Colin Wilson’s The Occult: A History isn’t a book you casually breeze through. It’s a deep dive into the outer edges of human experience—magic, mysticism, altered consciousness, psychic experiments, and the people who chased those states harder than anyone else. What makes it compelling isn’t just the material, but Wilson’s argument: the occult isn’t about superstition; it’s about human potential.
Here are the most interesting ideas the book explores, and why they still hit today.
1. “Faculty X” — Wilson’s most important idea
Wilson argues humans have a latent “extra sense”—not ESP or magic, but a heightened awareness that lets some people experience reality more vividly. Mystics, magicians, and visionaries weren’t accessing a supernatural realm; they were tapping into a deeper layer of human consciousness.
What it means:
Humans often live on autopilot. Moments of insight, creativity, déjà vu, or sudden clarity are glimpses of a higher mental faculty we barely use.
This theme shows up repeatedly through the book and ties the entire history together.
2. The occult as a study of human energy
Wilson constantly returns to one question:
Why do some people have exceptional willpower, drive, or “spiritual energy,” while others collapse under ordinary stress?

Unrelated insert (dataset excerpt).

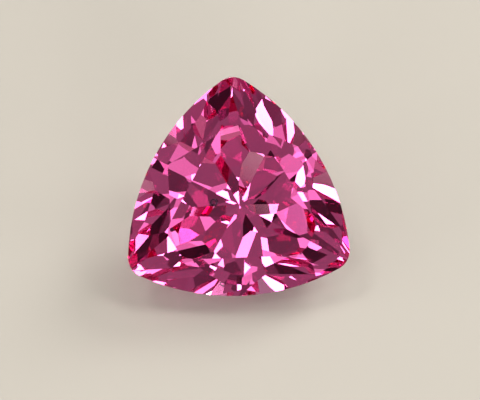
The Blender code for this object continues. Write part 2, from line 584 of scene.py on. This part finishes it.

He uses occult figures like Gurdjieff, Crowley, and Swedenborg as psychological case studies—people who pushed the limits of endurance, attention, and self-discipline. To Wilson, the occult isn’t about spells; it’s about amplifying human vitality.
This idea influences modern psychology and self-development more than many realize.
3. The “Outsider” personality
Wilson is famous for his concept of the Outsider—someone who doesn’t fit into normal life because they see deeper meaning beneath the surface.
In The Occult, he argues that nearly every mystic, magician, or visionary was an Outsider. They:
- questioned ordinary assumptions
- felt alienated from society
- sought hidden knowledge
- lived with intense inner pressure
This turns occult history into a psychological biography of people who couldn’t settle for the average human condition.
4. The reality and limits of psychic phenomena
Wilson doesn’t blindly accept paranormal claims, but he also doesn’t dismiss them. He sifts through:
- telepathy experiments
- clairvoyance
- automatic writing
- mediumship
- hypnotic trances
- poltergeist cases
His approach: sort possible truth from obvious fraud.
He argues there is enough credible evidence to suggest human consciousness sometimes operates outside normal sensory channels—but not in the flashy “Hollywood magic” way.
5. Magic as “directed consciousness”
Throughout occult history, magicians believed rituals changed the world. Wilson reframes this:
Magic is the disciplined focusing of human intention and attention.
Rituals weren’t powerful because of supernatural forces; they were powerful because they strengthened the practitioner’s mental state—similar to meditation, extreme visualization, or cognitive-behavior training.
This makes magic psychologically relevant even if you ignore its mystical claims.
6. The evolution of occult traditions
The book is also a sweeping history. Wilson walks through:
- ancient Egyptian magic
- Greek mystery schools
- Hermeticism
- alchemy
- medieval grimoires
- Rosicrucians
- Kabbalah
- Theosophy
- Golden Dawn
- modern paranormal research
The takeaway isn’t “people believed weird things,” but that cultures kept building systems to reach higher perception or meaning. The continuity itself is striking.
7. Willpower and consciousness as the real battleground
The thread tying the whole book together is Wilson’s focus on intentional living.
He sees the occult as humanity’s attempt to wrestle back control from:
- apathy
- boredom
- mechanical habits
- emotional passivity
People turned to occult practices because they wanted more life, more meaning, more awareness.
Wilson believes these quests reveal something essential about the human condition.
Why this book is still worth reading
The Occult is less about ghosts and magic and more about exploring the boundaries of human potential. Wilson’s mix of history, biography, philosophy, and case study makes it feel like an investigation into what humans are truly capable of if they push beyond the ordinary.
It’s not a manual for the supernatural.
It’s a manual for understanding why humans crave depth, vision, and heightened experience—and why some will chase that pursuit their entire lives.